▸ Aim:
Nothing should be output except the lines from the one containing "obj.parent = None" through the one containing "CAMERA_LENS, SENSOR_WIDTH = 81.64, 36.0", both ends included, each repeated exactly.

▸ Listed entries:
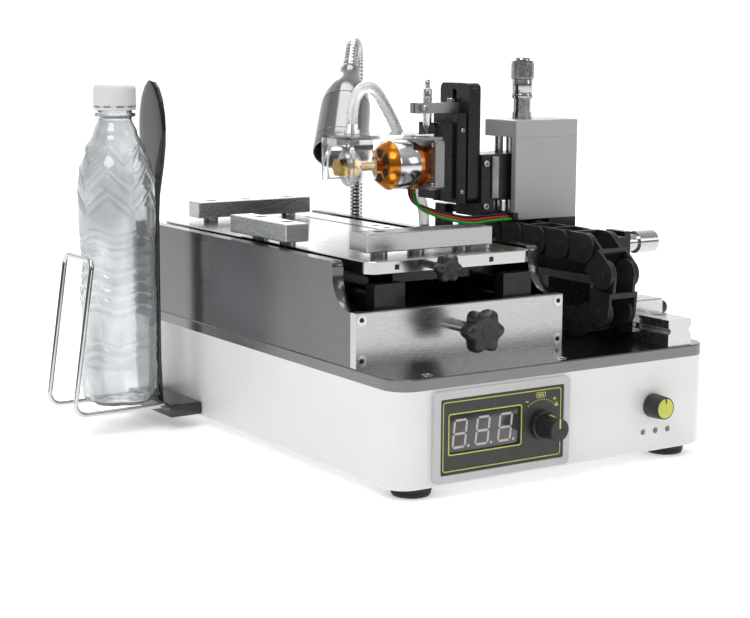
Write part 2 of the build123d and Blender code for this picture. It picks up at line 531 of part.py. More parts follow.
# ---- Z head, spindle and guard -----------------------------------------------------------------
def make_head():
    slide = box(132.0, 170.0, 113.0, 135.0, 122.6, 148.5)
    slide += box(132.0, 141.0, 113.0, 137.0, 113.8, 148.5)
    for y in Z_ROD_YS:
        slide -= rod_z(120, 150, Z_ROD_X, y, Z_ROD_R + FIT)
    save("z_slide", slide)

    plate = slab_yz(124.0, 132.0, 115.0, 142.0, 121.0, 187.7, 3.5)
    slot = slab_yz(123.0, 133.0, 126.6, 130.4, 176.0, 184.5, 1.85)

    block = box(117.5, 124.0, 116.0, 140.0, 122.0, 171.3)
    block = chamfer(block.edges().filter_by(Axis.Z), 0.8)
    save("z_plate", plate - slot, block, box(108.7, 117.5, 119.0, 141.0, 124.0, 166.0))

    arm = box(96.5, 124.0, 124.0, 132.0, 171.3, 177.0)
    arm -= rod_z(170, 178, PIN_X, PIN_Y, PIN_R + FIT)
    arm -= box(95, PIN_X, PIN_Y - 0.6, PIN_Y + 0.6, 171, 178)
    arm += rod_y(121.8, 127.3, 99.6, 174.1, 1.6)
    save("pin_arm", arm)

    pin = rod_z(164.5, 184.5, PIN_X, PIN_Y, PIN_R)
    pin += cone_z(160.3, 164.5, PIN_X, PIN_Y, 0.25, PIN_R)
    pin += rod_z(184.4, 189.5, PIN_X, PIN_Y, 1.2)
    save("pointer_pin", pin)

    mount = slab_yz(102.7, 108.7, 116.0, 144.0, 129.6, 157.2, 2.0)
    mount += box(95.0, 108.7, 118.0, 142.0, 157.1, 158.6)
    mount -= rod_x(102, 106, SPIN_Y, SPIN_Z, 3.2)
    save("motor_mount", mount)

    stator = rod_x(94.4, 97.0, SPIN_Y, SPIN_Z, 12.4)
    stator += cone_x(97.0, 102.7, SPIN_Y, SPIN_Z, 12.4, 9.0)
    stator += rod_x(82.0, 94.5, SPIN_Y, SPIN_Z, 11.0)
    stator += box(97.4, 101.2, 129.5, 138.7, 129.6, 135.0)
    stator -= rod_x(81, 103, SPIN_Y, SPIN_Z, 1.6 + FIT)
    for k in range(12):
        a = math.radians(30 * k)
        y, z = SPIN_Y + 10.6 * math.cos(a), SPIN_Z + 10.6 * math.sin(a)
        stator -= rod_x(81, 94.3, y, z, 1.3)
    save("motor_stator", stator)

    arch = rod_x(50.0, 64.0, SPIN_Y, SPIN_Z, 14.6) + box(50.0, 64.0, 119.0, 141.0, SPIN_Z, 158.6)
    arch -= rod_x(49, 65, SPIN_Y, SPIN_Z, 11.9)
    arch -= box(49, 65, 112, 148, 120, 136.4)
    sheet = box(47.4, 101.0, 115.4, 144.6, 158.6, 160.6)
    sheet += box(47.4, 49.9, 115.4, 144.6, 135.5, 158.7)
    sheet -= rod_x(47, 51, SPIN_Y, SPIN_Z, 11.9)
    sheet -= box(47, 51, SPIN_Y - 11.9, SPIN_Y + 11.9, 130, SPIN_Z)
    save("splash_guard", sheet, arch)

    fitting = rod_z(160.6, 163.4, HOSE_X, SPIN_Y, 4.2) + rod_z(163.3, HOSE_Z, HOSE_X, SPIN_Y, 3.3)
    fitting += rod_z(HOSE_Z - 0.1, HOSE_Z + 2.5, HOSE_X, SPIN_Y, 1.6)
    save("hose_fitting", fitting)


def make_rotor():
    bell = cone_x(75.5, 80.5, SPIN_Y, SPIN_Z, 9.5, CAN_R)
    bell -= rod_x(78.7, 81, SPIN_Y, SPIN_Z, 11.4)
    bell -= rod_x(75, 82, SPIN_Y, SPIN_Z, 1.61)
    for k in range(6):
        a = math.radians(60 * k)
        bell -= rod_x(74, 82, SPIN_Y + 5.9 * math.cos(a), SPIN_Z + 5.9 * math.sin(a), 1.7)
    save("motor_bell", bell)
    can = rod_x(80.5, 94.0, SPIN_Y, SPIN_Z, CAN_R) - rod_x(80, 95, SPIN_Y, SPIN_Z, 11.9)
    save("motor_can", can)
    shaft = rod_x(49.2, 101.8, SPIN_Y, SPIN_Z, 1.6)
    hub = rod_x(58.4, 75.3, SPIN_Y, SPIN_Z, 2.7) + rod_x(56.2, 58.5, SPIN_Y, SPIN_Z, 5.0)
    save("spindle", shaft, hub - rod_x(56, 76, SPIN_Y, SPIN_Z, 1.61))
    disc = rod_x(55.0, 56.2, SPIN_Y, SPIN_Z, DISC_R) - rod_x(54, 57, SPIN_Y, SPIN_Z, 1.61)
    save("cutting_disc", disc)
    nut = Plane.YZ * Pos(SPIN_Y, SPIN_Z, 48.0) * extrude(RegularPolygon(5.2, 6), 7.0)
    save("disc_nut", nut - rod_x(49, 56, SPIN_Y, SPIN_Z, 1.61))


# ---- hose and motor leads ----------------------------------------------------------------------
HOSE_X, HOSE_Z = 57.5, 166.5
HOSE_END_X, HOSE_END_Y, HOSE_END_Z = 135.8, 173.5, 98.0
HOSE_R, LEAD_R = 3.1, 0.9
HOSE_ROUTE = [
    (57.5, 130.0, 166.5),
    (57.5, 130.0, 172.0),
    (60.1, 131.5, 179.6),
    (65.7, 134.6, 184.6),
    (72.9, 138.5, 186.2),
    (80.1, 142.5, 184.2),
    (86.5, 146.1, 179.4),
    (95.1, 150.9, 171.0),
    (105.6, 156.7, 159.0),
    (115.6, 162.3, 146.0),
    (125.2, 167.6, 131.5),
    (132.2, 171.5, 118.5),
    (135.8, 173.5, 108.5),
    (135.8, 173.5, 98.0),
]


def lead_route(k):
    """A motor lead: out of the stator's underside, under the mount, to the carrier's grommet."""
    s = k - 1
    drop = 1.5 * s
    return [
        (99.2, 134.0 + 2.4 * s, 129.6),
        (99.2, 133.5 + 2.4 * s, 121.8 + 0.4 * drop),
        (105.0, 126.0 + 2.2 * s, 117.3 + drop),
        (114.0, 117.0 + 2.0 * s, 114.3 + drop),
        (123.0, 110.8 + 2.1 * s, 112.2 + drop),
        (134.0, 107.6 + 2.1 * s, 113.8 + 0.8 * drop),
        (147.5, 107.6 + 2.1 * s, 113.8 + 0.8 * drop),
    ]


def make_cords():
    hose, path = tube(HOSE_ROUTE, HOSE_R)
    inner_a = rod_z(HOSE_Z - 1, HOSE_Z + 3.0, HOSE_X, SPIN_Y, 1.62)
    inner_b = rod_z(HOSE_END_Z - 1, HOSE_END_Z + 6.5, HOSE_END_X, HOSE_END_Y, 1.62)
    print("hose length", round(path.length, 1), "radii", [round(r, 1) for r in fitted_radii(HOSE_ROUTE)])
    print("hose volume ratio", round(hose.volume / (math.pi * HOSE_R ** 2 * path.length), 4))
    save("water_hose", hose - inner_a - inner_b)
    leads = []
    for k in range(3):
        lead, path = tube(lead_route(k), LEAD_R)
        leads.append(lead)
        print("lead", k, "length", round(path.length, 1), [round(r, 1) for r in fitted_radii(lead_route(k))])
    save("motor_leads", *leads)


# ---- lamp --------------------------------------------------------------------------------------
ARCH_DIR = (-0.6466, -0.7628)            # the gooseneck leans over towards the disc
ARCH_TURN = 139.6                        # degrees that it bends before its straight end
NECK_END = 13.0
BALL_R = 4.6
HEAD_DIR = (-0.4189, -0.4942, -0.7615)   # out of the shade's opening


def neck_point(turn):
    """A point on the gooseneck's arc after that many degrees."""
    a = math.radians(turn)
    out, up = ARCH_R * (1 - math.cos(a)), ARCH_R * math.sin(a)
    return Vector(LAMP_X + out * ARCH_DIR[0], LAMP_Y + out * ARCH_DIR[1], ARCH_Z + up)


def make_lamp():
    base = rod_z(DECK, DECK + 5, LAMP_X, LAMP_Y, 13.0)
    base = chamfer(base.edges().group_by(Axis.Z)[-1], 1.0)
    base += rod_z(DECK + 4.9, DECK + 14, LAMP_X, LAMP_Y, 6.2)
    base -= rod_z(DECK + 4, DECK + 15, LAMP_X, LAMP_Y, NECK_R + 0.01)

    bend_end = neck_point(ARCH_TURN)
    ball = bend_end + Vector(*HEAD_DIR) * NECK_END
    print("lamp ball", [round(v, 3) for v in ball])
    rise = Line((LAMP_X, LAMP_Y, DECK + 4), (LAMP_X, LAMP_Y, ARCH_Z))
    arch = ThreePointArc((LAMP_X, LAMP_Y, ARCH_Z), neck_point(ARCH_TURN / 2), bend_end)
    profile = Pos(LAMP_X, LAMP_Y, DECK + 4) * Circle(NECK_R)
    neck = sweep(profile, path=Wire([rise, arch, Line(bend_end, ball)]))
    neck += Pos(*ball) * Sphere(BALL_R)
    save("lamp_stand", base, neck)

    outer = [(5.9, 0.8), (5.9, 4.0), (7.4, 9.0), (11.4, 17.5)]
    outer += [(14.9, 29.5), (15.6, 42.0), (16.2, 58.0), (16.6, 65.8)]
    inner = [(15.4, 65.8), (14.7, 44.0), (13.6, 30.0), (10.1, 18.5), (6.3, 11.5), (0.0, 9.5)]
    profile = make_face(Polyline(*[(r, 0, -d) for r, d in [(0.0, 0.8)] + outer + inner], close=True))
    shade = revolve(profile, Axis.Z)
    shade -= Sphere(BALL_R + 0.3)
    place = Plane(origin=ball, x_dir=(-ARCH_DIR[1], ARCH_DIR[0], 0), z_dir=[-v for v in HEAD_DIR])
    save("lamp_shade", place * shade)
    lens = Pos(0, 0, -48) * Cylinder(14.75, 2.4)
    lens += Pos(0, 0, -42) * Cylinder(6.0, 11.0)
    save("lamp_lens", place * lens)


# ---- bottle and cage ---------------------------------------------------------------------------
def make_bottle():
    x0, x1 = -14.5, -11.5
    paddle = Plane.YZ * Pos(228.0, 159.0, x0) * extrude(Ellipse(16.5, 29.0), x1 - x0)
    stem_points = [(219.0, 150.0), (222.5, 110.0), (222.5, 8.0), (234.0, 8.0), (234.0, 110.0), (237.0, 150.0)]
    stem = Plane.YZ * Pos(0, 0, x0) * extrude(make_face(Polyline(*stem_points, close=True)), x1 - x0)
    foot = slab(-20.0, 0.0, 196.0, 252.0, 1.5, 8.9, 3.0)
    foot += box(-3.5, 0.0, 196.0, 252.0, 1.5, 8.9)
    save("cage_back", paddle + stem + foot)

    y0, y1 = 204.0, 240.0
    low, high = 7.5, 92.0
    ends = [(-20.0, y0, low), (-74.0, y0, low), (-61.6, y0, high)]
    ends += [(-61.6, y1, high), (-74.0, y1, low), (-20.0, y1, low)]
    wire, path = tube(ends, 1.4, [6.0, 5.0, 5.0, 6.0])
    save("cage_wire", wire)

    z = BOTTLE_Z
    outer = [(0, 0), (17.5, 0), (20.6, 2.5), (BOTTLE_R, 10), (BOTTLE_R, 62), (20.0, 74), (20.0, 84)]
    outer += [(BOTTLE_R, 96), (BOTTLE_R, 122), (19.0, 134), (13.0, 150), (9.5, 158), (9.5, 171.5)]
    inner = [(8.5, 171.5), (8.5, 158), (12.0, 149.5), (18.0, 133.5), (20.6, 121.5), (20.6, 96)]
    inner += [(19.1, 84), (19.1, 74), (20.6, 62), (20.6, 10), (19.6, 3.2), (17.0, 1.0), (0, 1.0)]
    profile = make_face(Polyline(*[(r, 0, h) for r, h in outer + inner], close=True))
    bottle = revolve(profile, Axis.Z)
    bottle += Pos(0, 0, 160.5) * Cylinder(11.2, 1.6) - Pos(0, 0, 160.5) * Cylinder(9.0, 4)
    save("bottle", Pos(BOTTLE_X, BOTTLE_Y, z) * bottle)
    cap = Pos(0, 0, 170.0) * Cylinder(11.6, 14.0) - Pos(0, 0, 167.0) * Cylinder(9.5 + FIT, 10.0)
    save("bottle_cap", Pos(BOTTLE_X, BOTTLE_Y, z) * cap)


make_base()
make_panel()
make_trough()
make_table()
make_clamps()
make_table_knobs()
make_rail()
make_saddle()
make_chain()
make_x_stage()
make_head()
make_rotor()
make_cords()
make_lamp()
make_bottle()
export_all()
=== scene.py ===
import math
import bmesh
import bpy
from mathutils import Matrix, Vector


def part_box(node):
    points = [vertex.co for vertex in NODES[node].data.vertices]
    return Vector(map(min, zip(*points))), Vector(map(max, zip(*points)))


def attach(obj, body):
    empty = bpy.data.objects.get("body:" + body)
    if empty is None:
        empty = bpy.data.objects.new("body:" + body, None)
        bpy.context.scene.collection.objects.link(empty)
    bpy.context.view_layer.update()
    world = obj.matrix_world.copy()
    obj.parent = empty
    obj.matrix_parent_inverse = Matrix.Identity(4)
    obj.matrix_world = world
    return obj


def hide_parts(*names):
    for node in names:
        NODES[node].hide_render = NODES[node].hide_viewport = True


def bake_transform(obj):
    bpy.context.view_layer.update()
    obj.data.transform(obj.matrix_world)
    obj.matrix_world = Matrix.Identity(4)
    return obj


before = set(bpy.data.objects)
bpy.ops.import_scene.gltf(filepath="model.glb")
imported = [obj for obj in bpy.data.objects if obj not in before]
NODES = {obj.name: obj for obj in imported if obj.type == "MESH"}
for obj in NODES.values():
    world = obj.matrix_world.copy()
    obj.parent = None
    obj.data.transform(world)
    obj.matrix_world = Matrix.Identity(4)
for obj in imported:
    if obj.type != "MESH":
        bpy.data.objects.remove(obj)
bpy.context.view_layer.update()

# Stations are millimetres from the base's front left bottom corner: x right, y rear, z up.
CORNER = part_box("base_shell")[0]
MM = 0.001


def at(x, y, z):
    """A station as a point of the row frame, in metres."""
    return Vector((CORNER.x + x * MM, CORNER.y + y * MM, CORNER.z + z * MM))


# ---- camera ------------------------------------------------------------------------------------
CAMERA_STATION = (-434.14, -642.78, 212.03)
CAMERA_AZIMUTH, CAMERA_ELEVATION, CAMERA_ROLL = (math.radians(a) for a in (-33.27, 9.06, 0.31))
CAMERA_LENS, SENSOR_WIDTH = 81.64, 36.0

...

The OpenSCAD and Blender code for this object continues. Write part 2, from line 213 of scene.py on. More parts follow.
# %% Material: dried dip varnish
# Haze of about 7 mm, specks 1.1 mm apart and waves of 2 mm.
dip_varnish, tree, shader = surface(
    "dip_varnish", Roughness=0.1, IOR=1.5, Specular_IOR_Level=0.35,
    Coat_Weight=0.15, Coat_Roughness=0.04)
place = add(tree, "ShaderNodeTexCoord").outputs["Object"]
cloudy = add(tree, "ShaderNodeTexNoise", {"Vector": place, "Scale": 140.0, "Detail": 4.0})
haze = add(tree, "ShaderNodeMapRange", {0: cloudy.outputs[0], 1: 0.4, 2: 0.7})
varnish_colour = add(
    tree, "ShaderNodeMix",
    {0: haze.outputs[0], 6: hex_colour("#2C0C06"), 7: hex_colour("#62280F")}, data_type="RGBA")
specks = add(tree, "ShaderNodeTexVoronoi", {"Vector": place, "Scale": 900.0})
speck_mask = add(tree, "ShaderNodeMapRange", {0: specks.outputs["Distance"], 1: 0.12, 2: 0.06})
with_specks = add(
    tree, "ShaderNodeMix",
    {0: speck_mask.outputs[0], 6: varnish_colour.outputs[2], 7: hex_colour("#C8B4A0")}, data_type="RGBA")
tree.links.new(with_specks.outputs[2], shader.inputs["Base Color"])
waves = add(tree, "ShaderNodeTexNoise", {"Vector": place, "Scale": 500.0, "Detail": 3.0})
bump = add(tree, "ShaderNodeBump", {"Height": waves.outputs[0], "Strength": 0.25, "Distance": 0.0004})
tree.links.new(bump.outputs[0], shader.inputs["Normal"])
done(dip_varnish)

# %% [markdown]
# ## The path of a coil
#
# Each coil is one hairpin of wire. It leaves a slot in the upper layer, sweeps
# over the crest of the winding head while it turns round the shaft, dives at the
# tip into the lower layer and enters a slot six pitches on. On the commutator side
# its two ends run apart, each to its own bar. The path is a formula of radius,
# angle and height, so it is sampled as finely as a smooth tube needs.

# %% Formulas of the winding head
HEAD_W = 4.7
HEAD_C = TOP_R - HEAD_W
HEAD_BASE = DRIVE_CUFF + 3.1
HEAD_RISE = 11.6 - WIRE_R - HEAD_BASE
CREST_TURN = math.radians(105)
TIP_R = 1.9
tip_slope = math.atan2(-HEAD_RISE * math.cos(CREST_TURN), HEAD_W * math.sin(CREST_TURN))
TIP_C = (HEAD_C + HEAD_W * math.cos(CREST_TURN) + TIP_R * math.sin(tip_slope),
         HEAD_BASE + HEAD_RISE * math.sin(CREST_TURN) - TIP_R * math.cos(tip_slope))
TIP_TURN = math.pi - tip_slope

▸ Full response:
    obj.parent = None
    obj.data.transform(world)
    obj.matrix_world = Matrix.Identity(4)
for obj in imported:
    if obj.type != "MESH":
        bpy.data.objects.remove(obj)
bpy.context.view_layer.update()

# Stations are millimetres from the base's front left bottom corner: x right, y rear, z up.
CORNER = part_box("base_shell")[0]
MM = 0.001


def at(x, y, z):
    """A station as a point of the row frame, in metres."""
    return Vector((CORNER.x + x * MM, CORNER.y + y * MM, CORNER.z + z * MM))


# ---- camera ------------------------------------------------------------------------------------
CAMERA_STATION = (-434.14, -642.78, 212.03)
CAMERA_AZIMUTH, CAMERA_ELEVATION, CAMERA_ROLL = (math.radians(a) for a in (-33.27, 9.06, 0.31))
CAMERA_LENS, SENSOR_WIDTH = 81.64, 36.0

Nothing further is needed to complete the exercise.